● **Recorded information**
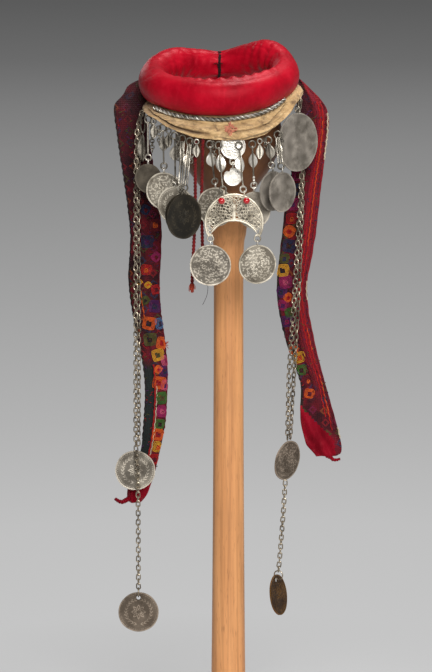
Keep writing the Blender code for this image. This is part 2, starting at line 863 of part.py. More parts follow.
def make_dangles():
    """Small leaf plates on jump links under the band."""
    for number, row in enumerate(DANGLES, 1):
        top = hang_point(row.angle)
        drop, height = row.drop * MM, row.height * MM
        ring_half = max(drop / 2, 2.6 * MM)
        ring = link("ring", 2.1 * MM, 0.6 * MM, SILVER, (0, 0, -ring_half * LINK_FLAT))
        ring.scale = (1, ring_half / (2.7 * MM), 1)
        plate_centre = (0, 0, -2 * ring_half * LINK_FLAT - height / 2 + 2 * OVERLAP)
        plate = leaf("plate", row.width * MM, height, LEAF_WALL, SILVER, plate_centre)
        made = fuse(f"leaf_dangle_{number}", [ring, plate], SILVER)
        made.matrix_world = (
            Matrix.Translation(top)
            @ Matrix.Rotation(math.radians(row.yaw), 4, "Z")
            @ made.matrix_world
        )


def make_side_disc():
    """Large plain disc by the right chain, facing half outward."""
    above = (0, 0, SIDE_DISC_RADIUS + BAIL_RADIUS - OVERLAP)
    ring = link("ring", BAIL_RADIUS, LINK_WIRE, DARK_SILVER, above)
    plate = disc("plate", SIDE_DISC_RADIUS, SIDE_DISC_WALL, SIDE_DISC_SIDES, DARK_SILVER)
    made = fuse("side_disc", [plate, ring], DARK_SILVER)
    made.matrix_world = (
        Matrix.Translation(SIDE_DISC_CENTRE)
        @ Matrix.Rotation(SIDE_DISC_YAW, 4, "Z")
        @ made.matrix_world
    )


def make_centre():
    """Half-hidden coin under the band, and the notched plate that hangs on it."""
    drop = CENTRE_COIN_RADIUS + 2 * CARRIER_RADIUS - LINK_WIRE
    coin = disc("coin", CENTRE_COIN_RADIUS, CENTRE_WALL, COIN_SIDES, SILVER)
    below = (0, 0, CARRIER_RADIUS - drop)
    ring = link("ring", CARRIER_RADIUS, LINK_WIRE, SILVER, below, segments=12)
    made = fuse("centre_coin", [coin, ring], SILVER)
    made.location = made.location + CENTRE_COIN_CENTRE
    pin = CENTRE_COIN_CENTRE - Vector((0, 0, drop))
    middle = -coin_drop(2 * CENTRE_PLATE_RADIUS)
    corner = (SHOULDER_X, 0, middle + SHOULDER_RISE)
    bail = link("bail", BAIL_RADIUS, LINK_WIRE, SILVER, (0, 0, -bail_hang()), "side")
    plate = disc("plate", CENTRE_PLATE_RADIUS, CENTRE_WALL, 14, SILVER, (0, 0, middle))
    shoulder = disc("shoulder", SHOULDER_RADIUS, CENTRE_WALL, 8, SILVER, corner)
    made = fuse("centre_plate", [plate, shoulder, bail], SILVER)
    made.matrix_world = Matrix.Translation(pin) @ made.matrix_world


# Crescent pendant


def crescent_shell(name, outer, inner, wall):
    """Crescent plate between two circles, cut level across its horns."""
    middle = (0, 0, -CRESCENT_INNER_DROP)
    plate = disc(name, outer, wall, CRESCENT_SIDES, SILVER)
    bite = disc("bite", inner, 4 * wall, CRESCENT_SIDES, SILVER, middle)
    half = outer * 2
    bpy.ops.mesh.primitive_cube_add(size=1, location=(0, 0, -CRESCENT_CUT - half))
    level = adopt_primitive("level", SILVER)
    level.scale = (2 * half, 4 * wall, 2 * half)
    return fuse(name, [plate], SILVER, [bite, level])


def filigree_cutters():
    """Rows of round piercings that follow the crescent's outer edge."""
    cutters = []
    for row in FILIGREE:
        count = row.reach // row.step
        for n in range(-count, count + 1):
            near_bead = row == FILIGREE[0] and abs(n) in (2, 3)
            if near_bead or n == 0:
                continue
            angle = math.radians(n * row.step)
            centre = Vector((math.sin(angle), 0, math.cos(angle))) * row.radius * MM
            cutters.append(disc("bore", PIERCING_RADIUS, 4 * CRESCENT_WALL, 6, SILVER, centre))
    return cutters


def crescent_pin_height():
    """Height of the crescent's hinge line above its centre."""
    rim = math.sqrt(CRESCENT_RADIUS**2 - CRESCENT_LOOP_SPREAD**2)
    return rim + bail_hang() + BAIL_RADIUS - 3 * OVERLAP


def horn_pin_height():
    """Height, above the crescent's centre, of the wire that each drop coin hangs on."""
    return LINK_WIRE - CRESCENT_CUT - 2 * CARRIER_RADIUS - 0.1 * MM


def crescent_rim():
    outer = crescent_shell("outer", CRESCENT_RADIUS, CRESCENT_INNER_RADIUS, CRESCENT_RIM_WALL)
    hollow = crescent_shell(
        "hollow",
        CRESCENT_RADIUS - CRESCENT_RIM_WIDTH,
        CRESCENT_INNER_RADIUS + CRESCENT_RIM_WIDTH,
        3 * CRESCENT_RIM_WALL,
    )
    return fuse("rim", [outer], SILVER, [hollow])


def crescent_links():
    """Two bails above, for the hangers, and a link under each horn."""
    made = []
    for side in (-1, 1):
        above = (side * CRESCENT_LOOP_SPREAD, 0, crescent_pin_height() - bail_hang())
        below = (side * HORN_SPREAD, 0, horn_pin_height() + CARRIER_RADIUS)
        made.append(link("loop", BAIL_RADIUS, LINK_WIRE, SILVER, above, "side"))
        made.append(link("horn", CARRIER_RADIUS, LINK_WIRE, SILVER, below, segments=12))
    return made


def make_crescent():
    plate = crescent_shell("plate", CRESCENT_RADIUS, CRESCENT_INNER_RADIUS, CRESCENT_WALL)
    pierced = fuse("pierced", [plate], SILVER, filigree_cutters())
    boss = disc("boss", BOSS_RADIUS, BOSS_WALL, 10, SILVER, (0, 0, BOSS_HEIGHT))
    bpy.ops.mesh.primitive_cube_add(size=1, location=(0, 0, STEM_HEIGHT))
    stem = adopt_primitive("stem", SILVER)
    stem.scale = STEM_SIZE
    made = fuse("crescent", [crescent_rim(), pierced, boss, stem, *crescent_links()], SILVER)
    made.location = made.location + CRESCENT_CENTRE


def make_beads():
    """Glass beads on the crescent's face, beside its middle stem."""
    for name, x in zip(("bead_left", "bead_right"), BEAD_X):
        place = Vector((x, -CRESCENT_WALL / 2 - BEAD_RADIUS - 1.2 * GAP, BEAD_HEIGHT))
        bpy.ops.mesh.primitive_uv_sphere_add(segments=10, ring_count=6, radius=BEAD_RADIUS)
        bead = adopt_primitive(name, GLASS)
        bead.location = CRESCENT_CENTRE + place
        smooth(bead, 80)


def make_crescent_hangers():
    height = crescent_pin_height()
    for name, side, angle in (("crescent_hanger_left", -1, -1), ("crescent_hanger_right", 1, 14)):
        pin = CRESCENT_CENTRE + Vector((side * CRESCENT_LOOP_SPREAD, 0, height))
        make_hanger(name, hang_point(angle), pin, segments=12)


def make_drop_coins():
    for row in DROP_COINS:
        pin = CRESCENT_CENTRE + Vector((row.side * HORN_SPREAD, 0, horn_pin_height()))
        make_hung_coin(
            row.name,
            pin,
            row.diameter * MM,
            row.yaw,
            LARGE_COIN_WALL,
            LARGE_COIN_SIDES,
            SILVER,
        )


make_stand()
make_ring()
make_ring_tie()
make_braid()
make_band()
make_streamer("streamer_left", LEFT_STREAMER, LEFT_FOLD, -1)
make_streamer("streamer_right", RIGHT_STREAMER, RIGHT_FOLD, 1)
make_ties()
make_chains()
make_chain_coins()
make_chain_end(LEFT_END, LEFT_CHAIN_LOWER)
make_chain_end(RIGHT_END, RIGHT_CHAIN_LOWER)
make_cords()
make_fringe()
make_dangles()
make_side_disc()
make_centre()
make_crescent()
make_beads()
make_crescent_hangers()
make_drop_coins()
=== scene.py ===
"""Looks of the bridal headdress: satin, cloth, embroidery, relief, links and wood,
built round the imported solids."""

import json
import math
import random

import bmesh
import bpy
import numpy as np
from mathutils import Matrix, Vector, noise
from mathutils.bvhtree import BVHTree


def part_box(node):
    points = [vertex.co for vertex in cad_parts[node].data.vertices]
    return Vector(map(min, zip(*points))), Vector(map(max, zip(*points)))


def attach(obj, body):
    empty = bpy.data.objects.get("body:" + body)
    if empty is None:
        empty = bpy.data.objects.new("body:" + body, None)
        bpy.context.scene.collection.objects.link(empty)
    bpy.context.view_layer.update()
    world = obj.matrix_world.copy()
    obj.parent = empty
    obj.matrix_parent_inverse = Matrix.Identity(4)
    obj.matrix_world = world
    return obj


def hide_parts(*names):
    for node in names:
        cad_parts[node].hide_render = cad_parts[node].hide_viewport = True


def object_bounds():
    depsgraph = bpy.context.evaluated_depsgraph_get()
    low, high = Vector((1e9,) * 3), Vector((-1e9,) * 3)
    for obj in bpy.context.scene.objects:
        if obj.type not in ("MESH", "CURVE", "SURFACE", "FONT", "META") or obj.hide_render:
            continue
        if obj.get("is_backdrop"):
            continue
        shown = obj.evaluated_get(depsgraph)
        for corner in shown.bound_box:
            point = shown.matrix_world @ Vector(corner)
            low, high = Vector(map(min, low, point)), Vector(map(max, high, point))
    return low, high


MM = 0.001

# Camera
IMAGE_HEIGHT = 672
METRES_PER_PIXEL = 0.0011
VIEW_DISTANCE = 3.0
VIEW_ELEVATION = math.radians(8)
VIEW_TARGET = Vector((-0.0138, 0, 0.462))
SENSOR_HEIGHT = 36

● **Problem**
The first line to be transcribed is the one containing "make_stand()", and the last is the one containing "world = obj.matrix_world.copy()". Transcribe exactly those lines and nothing else.

● **Reply**
make_stand()
make_ring()
make_ring_tie()
make_braid()
make_band()
make_streamer("streamer_left", LEFT_STREAMER, LEFT_FOLD, -1)
make_streamer("streamer_right", RIGHT_STREAMER, RIGHT_FOLD, 1)
make_ties()
make_chains()
make_chain_coins()
make_chain_end(LEFT_END, LEFT_CHAIN_LOWER)
make_chain_end(RIGHT_END, RIGHT_CHAIN_LOWER)
make_cords()
make_fringe()
make_dangles()
make_side_disc()
make_centre()
make_crescent()
make_beads()
make_crescent_hangers()
make_drop_coins()
=== scene.py ===
"""Looks of the bridal headdress: satin, cloth, embroidery, relief, links and wood,
built round the imported solids."""

import json
import math
import random

import bmesh
import bpy
import numpy as np
from mathutils import Matrix, Vector, noise
from mathutils.bvhtree import BVHTree


def part_box(node):
    points = [vertex.co for vertex in cad_parts[node].data.vertices]
    return Vector(map(min, zip(*points))), Vector(map(max, zip(*points)))


def attach(obj, body):
    empty = bpy.data.objects.get("body:" + body)
    if empty is None:
        empty = bpy.data.objects.new("body:" + body, None)
        bpy.context.scene.collection.objects.link(empty)
    bpy.context.view_layer.update()
    world = obj.matrix_world.copy()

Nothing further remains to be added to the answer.